# Captain & 1st Officer jailed[16-19 years]



## ruud (Dec 6, 2004)

Ahoy,
A Greek court has jailed the Captain and his 1st Officer for 16 and 19 years, after being guilty for the death of 82 passengers when their ferry[Express Samina] hit a rocky islet, in September 2000 nearby the coast of Paros and sunk.At the moment of the collison, the crew was watching a soccer game at the Tele.
3 Other members got 15 months till 8 years sentence, and 2 managers from the company Minoan Flying Dolphins, each 51 months for lack of caution.
Still lots of claims are deposit by the survivers[500] and families of the victims.
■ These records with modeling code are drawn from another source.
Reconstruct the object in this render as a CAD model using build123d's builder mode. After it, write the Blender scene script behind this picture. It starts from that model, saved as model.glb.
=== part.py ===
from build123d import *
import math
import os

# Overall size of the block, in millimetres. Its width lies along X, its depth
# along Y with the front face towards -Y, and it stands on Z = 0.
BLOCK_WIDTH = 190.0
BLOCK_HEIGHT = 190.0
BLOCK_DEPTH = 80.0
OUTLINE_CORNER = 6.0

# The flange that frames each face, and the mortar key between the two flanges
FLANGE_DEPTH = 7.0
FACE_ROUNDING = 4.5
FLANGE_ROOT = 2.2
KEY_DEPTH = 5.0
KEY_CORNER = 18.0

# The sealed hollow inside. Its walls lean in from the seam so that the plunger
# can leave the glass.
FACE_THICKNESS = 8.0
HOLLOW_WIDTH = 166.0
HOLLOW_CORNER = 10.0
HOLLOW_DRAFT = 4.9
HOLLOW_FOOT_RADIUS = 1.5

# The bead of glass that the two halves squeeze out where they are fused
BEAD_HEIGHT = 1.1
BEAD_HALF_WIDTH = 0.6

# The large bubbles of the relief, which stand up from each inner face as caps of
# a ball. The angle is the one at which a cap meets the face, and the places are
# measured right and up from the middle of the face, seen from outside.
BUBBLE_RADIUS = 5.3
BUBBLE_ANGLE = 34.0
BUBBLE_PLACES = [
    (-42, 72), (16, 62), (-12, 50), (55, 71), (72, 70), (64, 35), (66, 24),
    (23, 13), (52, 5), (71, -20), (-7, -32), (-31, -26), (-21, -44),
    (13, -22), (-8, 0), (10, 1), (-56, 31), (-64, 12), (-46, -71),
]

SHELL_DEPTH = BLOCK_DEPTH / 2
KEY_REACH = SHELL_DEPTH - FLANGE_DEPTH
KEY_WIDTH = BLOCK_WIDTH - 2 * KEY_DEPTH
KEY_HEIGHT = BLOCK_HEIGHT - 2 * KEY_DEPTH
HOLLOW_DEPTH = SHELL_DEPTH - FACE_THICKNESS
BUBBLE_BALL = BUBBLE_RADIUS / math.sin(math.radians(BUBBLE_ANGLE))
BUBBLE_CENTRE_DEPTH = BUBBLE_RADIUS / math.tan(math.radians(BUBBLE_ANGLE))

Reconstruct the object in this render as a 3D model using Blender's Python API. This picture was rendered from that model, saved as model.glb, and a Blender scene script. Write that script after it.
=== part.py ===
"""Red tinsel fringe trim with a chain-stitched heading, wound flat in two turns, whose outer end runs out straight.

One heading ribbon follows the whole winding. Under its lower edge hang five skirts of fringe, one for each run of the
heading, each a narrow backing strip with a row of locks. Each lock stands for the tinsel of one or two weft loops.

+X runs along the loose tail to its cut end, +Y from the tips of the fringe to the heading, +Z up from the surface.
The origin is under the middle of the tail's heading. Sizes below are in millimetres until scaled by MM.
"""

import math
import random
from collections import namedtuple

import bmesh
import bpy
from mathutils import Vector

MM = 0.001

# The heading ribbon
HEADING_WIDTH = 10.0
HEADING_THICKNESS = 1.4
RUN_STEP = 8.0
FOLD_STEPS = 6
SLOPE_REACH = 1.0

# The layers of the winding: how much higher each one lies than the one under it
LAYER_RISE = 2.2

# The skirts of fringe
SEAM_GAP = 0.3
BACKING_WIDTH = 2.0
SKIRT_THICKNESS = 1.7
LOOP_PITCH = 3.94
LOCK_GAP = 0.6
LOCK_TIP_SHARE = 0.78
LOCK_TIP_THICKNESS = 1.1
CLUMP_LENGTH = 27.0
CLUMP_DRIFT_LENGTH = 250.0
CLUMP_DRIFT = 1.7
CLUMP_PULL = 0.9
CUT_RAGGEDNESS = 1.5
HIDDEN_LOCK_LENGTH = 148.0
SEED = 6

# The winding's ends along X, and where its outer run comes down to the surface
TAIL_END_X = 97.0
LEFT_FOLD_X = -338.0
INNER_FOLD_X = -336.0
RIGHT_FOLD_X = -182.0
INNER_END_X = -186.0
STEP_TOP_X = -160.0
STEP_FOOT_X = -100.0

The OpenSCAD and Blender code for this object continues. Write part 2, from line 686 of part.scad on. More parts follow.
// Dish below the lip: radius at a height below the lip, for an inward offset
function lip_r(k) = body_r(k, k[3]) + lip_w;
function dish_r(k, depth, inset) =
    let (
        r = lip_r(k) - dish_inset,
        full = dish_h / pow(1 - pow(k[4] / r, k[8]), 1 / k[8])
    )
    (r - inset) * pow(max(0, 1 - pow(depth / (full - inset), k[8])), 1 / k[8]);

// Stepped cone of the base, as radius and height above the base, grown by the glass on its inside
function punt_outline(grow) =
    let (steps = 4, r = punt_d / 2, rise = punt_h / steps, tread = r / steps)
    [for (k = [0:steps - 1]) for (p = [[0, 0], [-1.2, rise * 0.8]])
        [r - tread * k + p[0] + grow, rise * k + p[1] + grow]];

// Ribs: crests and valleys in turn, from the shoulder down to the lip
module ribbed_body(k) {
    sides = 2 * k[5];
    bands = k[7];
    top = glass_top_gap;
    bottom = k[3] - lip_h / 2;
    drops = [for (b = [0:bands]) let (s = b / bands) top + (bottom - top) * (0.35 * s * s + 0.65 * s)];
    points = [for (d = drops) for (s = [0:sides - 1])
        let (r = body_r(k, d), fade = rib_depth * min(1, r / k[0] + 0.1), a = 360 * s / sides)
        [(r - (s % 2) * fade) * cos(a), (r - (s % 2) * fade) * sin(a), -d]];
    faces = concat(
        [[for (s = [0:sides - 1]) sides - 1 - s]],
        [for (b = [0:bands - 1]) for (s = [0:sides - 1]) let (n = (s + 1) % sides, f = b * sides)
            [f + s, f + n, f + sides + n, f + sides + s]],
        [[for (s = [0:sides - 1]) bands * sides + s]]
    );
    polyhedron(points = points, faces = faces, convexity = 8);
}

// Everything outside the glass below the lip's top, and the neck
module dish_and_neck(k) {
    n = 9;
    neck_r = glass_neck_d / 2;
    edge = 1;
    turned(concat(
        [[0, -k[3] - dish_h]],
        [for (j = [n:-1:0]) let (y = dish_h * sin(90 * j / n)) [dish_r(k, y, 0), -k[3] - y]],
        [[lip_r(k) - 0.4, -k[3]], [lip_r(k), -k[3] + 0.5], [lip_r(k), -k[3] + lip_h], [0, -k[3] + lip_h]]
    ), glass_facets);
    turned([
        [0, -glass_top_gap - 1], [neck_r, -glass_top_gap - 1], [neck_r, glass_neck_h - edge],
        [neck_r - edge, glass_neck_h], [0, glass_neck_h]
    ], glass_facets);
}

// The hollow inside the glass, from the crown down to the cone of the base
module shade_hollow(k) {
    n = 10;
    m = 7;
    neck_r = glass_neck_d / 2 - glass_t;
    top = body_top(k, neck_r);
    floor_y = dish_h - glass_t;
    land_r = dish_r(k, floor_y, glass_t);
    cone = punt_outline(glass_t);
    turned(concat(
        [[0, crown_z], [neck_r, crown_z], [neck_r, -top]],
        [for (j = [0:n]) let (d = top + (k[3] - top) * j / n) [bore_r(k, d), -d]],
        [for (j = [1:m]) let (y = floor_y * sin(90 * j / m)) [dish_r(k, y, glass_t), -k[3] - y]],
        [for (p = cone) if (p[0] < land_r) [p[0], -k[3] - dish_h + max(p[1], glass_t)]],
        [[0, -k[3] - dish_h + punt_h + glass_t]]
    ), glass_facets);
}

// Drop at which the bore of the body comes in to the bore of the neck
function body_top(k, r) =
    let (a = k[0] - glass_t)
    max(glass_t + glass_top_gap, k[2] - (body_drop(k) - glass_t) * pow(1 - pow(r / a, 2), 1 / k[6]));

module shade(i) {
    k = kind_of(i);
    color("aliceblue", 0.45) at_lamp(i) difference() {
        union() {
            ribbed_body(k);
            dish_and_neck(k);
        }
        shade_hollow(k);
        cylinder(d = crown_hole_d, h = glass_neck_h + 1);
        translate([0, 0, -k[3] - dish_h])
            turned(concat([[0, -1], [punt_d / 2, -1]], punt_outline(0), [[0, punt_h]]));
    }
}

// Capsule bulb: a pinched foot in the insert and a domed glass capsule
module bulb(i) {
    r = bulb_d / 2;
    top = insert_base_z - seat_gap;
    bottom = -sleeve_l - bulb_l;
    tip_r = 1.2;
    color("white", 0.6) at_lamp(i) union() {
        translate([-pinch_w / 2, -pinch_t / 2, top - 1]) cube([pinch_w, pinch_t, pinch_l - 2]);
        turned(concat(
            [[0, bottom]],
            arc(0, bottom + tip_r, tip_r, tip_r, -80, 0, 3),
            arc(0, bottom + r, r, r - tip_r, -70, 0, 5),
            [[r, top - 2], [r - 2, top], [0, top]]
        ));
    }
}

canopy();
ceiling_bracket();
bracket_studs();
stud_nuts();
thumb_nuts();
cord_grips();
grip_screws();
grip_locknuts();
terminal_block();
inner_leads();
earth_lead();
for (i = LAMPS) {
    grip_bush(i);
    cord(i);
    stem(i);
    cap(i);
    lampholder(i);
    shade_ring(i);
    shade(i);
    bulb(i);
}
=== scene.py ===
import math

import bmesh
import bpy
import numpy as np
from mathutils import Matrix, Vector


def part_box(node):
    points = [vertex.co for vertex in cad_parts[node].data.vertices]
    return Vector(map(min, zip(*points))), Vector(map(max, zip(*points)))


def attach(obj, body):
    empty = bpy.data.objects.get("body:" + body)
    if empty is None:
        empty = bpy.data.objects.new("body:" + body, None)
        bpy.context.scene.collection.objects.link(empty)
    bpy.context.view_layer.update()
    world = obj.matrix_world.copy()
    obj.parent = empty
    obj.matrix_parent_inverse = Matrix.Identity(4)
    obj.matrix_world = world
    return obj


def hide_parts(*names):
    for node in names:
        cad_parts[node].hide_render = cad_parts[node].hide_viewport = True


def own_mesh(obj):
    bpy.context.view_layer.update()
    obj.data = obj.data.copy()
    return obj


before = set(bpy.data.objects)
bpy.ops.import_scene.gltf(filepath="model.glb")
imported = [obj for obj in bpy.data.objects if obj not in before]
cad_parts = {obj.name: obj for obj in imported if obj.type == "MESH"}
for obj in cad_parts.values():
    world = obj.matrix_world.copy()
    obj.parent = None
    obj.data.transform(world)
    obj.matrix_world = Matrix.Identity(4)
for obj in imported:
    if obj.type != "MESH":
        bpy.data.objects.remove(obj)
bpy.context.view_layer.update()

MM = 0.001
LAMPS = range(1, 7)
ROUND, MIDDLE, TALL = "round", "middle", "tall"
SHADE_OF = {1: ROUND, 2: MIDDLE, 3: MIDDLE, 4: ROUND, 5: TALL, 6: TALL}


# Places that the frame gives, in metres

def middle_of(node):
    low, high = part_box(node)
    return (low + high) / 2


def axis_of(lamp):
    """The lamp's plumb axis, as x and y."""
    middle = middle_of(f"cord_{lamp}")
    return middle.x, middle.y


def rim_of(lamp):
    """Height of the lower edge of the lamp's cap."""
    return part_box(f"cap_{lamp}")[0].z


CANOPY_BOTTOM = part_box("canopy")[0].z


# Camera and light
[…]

Here you can read the story from that accident:

http://www.greekislandhopping.com/Updates/updatepages/u_disaster.html


----------



## nigelcollett (Oct 26, 2005)

Hi Ruud

Thanks for keeping us in the picture otherwise these items tend to drift off into obscurity

NigelC


----------



## vix (Jan 2, 2006)

nigelcollett said:


> Hi Ruud Thanks for keeping us in the picture otherwise these items tend to drift off into obscurity NigelC


Maybe the courts are finally waking up to these cowboys that try to give seamen and seamanship a bad name? And, not before time! Vix


----------